If more than one ontology is used, then the addition of prefixes would help to avoid ambiguity.

The authors are not addressing the problem of generating the large set of data that are needed to instantiate a 3D environment and run queries. Which would be a feasible workflow? Are you relying on CAD models? Point clouds?
Moreover, basic mathematical concepts (e.g., Vector3D, RotationMatrix3D, etc.) are defined in a verbose way that will pose challenges for the generation and querying of data.

The definition of Hole, Opening, and Container as context-dependent is quite surprising and not well motivated.
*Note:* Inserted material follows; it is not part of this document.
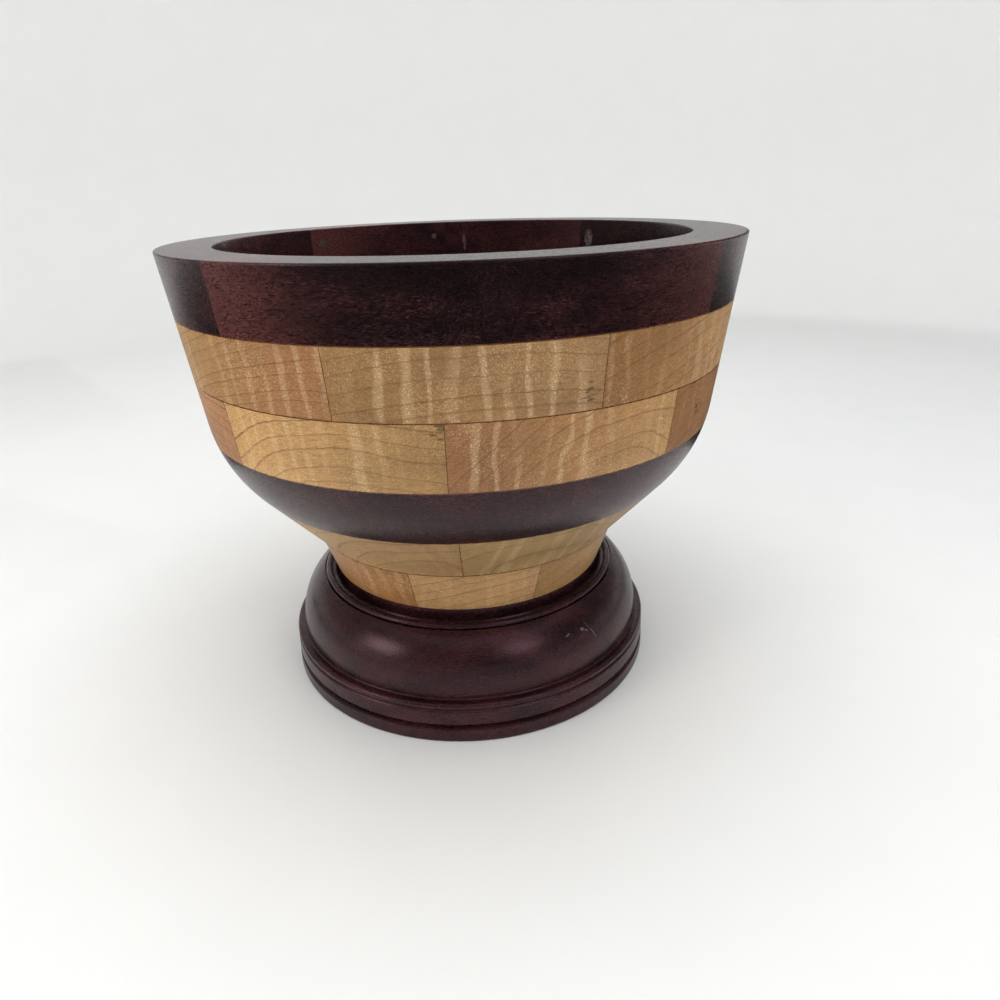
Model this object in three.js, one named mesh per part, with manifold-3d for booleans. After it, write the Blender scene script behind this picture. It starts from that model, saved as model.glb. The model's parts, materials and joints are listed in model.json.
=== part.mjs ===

The presented simulation scenarios (Section 5.1) are very simple and have little relevance from an industrial perspective. In addition, the authors don't explain how the scenarios were instantiated, therefore it is assumed that this task was carried out manually, making it not scalable. Figures like Figg.11 and 15 are little informative and could be replaced by a table and complete online resources.

Which are alternative technologies that could help to answer the competency questions defined in Table 10 and Table 8? Which is the actual advantage of using SPARQL queries?

SPARQL queries in Figg. 14 and 18 are customized to the specific scenario. Instead, general purpose queries would be expected as reusable contributions, receiving as input only the URI of the solid body or place to be analyzed.

Overall, the paper is focused on the geometry and topology data, so it is difficult to appreciate the advantage of using an ontology to integrate also other knowledge domains, since the contextual part is only marginally addressed.

Also, the conclusions (Section 6) fail to highlight the significance of results. The added value of aligning the proposed ontology with a top-level ontology is not clear in the scope of the paper.

(3) quality of writing

The use of English must be improved with a proper proofreading. There are typos and sentences that need to be rephrased.
e.g., "to across" is not a verb (Table 1).

Table 8 is referenced in page 12, but it is not included nearby. There is a Table 8 in page 21, but its content is not consistent.

(A) The repository contains a README file, but it is basically empty, so the content is poorly documented.

(B) it is not possible to identify the implementation of the two simulation scenarios. Moreover, the repository doesn't include relevant SPARQL queries. Therefore, the provided resources don't help to replicate the experiments.

(C) The authors provided the link to a GitHub repository.

(4) The provided data artifacts are not complete, as commented above.